If you want to pay for home repairs or improvements, a wedding, or medical bills, personal loans can work as a wonderful way to pay for these expenses. You can borrow amounts ranging from $1,000 to $100,000. If the personal loan you take out is unsecured, you will not need to put up any collateral.

These days personal loans have become a standard financial product with amounts that can go into the six figures. You can also get these loans at a good interest rate, even lower than you could get on a credit card.

Obtaining a Personal Loan: The Next Steps

Take the following steps to get a personal loan from most lenders:

  1. Figure out how much you will need to borrow
  2. Order your credit report and look at your credit score and history to see if you can get approved by the lender
  3. Look at the rates from both local banks and online lenders. For some borrowers, online lenders could work as a better option because they often have alternative requirements to banks
  4. Millennial borrowers should consider online lenders as they often consider factors such as your career and education history
  5. When you choose a lender, contact them for the next steps in the application process

You can go to a lot of sources to access personal loans. There are credit unions and banks, many of which don't require you to come to their physical branch. These brick and mortar institutions also offer easy applications that you can fill out online. Some credit cards such as Discover offer borrowers opportunities to take out personal loans from them.

The Application Process

The application process for personal loans works much as it does for any other loan. The lender will do a credit check. Higher credit scores will result in a lower interest rate.

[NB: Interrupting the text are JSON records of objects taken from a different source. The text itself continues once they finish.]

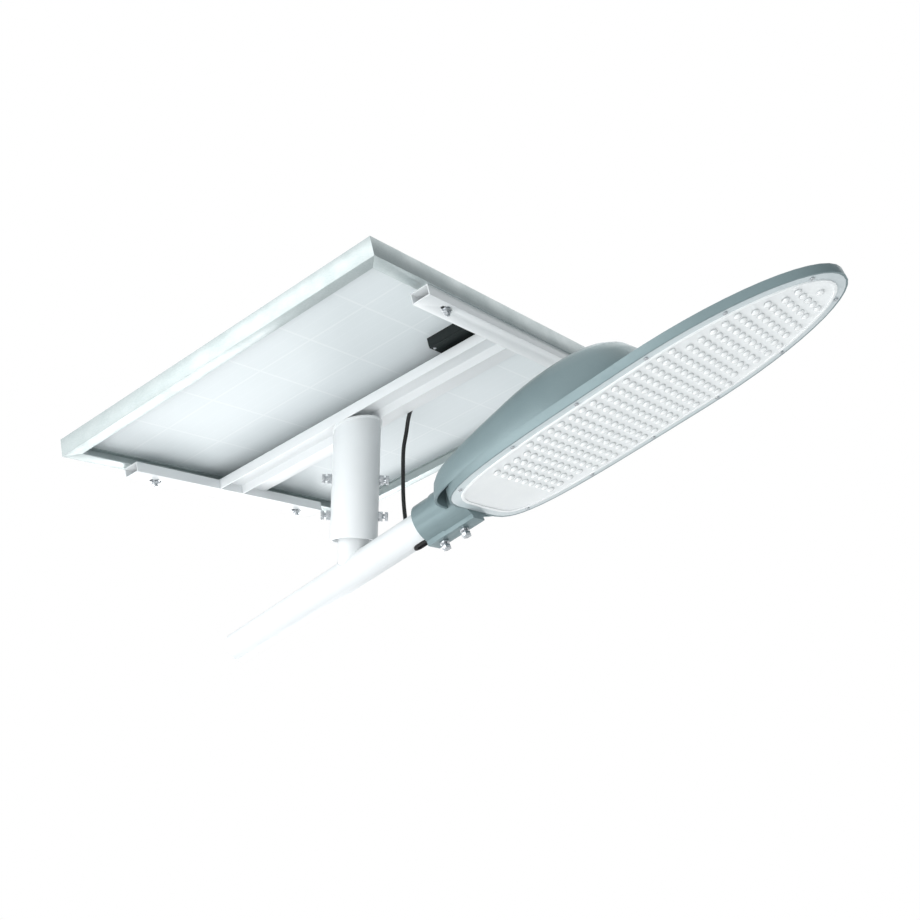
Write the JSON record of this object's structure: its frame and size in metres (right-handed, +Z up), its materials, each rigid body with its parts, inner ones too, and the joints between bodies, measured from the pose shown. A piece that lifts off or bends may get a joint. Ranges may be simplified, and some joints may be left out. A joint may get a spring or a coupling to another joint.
{
  "type": "solar street lamp",
  "caption": "Split solar street lamp: a tilted solar panel on a turning sleeve and a long LED head, both on one short pole arm that climbs away from the pole.",
  "frame": {"origin": "centre of the arm's open pole end", "axes": "+X level from the pole towards the lamp, +Z up, +Y across; the arm climbs 24 degrees in the XZ plane"},
  "size_m": [1.3107, 0.78, 0.6062],
  "materials": {
    "white_coat": "satin powder coat",
    "frame_metal": "fine matt anodised",
    "cast_coat": "satin grey powder coat on die casting",
    "steel": "stainless steel",
    "key_metal": "mill finish",
    "panel_glass": "tempered, faintly textured",
    "cells": "dark blue cells with thin silver lines",
    "back_sheet": "matt white film",
    "black_plastic": "fine moulded texture",
    "cable": "smooth black sheath",
    "rubber": "matt",
    "lens": "clear moulded lens sheet over a white board",
    "board": "white solder mask",
    "battery_wrap": "shrink sleeve",
    "tray": "mill finish",
    "strap": "woven rubber band",
    "controller_case": "fine textured"
  },
  "bodies": {
    "arm": {"arm_tube": "white_coat", "stub": "white_coat", "stub_cap": "white_coat", "cable_grommet": "rubber", "entry_grommet": "rubber", "cable_coupler": "black_plastic", "panel_cable": "cable"},
    "panel_unit": {"sleeve": "white_coat", "sleeve_cap": "white_coat", "sleeve_stop": "white_coat", "set_nuts": "steel", "set_screws": "steel", "beam_channel": "white_coat", "beam_strip": "white_coat", "rail_left": "white_coat", "rail_right": "white_coat", "rail_bolts": "steel", "rail_washers": "steel", "rail_nuts": "steel", "frame_near": "frame_metal", "frame_far": "frame_metal", "frame_left": "frame_metal", "frame_right": "frame_metal", "corner_keys": "key_metal", "glass": "panel_glass", "cell_sheet": "cells", "back_sheet": "back_sheet", "jbox_body": "black_plastic", "jbox_lid": "black_plastic", "jbox_screws": "steel", "jbox_gland": "black_plastic"},
    "lamp_head": {"head_base": "cast_coat", "head_cover": "cast_coat", "cover_screws": "steel", "clamp_bolts": "steel", "clamp_nuts": "steel", "lens_plate": "lens", "lens_gasket": "rubber", "lens_screws": "steel", "led_board": "board", "battery_tray": "tray", "battery_cells": "battery_wrap", "battery_strap": "strap", "controller": "controller_case", "lamp_lead": "cable"}
  },
  "joints": [
    {"name": "panel_turn", "type": "hinge", "parent": "arm", "child": "panel_unit", "pos_m": [0.2969, 0, 0.28219], "axis": [0, 0, 1], "range_deg": [-45, 45], "deforming": ["panel_cable"]},
    {"name": "head_roll", "type": "hinge", "parent": "arm", "child": "lamp_head", "pos_m": [0.52986, 0, 0.23591], "axis": [0.9135, 0, 0.4067], "range_deg": [-15, 15]}
  ]
}
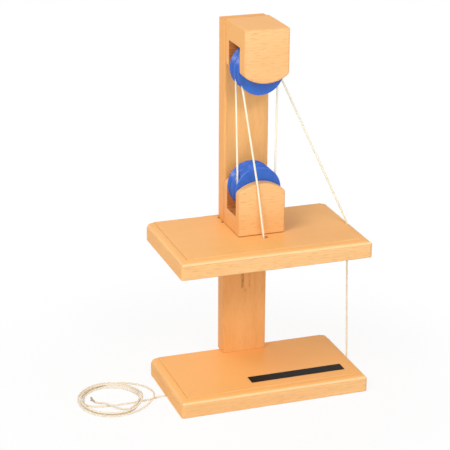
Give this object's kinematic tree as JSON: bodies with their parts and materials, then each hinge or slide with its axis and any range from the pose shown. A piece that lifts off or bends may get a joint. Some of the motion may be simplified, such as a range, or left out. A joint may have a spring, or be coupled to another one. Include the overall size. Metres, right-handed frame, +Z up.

However, potential lenders will need a lot more than a credit score to make their decision. The financial website NerdWallet says that a potential lender may ask you for some or all of the following documents and information:

  • Proof of address
  • Identification
  • Proof of income (W-2s, tax returns, bank statements)
  • Employer information
  • Monthly financial debts
  • Alma mater name and your major

The money that you can borrow and the time that you will have to repay will depend on the lender and the terms they give you. Many credit unions, for example, give lenders a 5-year term with a maximum interest rate of 17 percent. But this can all depend on your lender, credit history and score, and employment prospects.